_Set problem_
Begin with the line that contains "The three.js and" and end with the line that contains "part in section(8)[0]])", transcribing exactly each line in that stretch and no other.

_Given entries_
========

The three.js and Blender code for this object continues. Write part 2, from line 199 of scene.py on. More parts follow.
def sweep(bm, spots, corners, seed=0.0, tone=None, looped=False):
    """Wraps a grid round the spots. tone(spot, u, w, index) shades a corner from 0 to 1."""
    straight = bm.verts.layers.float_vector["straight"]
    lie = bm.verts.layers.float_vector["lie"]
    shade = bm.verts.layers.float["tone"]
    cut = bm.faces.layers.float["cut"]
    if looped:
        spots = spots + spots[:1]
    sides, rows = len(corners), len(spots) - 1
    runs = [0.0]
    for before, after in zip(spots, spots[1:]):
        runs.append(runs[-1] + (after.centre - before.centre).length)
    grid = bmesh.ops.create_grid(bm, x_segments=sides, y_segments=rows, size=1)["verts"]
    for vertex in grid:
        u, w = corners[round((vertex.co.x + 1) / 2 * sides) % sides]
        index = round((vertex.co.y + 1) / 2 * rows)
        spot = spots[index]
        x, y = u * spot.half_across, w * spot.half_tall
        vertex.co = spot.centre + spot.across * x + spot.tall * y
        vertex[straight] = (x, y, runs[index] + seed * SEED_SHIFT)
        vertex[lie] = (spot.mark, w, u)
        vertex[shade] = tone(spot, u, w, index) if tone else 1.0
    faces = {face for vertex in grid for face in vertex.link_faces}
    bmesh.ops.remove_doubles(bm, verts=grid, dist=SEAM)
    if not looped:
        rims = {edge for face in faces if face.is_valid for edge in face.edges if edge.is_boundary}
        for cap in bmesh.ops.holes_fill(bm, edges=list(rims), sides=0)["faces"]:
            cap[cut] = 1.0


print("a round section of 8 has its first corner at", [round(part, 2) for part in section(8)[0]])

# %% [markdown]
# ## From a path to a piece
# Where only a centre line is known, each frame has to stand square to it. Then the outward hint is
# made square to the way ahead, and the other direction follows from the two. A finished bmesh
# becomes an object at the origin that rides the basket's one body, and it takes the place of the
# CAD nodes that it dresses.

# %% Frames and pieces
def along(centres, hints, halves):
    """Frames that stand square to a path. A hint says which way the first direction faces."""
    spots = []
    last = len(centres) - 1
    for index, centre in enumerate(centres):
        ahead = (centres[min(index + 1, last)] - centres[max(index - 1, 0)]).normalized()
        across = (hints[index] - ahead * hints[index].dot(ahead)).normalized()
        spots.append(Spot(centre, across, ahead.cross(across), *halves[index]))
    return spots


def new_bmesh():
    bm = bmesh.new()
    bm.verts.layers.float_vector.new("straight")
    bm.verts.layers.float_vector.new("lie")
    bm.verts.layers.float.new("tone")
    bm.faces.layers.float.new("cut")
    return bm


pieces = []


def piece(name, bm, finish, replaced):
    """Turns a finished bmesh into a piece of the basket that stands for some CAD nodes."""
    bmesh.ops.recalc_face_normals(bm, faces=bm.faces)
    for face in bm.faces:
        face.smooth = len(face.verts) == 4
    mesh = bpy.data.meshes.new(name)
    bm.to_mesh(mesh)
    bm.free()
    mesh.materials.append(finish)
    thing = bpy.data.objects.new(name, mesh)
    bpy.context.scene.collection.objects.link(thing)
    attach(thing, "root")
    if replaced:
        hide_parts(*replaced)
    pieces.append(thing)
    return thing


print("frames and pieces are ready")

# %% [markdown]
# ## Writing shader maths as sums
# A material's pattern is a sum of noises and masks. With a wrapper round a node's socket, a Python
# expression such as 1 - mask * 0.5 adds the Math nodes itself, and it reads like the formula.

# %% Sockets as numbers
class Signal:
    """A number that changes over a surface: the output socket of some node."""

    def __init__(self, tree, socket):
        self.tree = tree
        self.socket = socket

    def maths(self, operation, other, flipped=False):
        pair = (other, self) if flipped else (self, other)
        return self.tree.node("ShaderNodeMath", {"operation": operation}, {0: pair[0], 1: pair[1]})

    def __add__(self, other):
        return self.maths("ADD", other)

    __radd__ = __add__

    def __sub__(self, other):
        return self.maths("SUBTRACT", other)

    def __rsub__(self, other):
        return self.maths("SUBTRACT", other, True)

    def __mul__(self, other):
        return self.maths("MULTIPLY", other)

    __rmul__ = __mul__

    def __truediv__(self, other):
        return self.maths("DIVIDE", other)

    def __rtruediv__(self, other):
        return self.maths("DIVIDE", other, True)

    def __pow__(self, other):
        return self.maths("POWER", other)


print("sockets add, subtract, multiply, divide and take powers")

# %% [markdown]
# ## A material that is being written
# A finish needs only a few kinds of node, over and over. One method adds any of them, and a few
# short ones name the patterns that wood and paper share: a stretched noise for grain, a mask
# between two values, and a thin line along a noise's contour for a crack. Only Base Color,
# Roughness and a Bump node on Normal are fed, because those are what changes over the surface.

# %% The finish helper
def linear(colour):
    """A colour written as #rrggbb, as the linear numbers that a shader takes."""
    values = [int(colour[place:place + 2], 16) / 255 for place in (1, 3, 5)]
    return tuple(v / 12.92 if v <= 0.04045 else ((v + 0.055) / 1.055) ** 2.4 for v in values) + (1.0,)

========

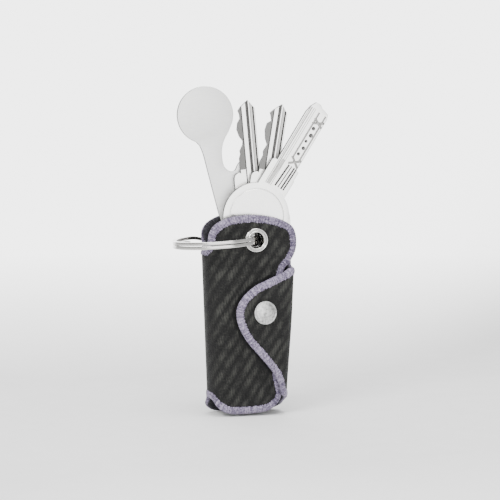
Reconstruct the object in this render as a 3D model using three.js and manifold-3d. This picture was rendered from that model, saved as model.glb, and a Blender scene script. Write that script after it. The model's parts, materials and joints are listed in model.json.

========

_Response to the exercise_
The three.js and Blender code for this object continues. Write part 2, from line 199 of scene.py on. More parts follow.
def sweep(bm, spots, corners, seed=0.0, tone=None, looped=False):
    """Wraps a grid round the spots. tone(spot, u, w, index) shades a corner from 0 to 1."""
    straight = bm.verts.layers.float_vector["straight"]
    lie = bm.verts.layers.float_vector["lie"]
    shade = bm.verts.layers.float["tone"]
    cut = bm.faces.layers.float["cut"]
    if looped:
        spots = spots + spots[:1]
    sides, rows = len(corners), len(spots) - 1
    runs = [0.0]
    for before, after in zip(spots, spots[1:]):
        runs.append(runs[-1] + (after.centre - before.centre).length)
    grid = bmesh.ops.create_grid(bm, x_segments=sides, y_segments=rows, size=1)["verts"]
    for vertex in grid:
        u, w = corners[round((vertex.co.x + 1) / 2 * sides) % sides]
        index = round((vertex.co.y + 1) / 2 * rows)
        spot = spots[index]
        x, y = u * spot.half_across, w * spot.half_tall
        vertex.co = spot.centre + spot.across * x + spot.tall * y
        vertex[straight] = (x, y, runs[index] + seed * SEED_SHIFT)
        vertex[lie] = (spot.mark, w, u)
        vertex[shade] = tone(spot, u, w, index) if tone else 1.0
    faces = {face for vertex in grid for face in vertex.link_faces}
    bmesh.ops.remove_doubles(bm, verts=grid, dist=SEAM)
    if not looped:
        rims = {edge for face in faces if face.is_valid for edge in face.edges if edge.is_boundary}
        for cap in bmesh.ops.holes_fill(bm, edges=list(rims), sides=0)["faces"]:
            cap[cut] = 1.0


print("a round section of 8 has its first corner at", [round(part, 2) for part in section(8)[0]])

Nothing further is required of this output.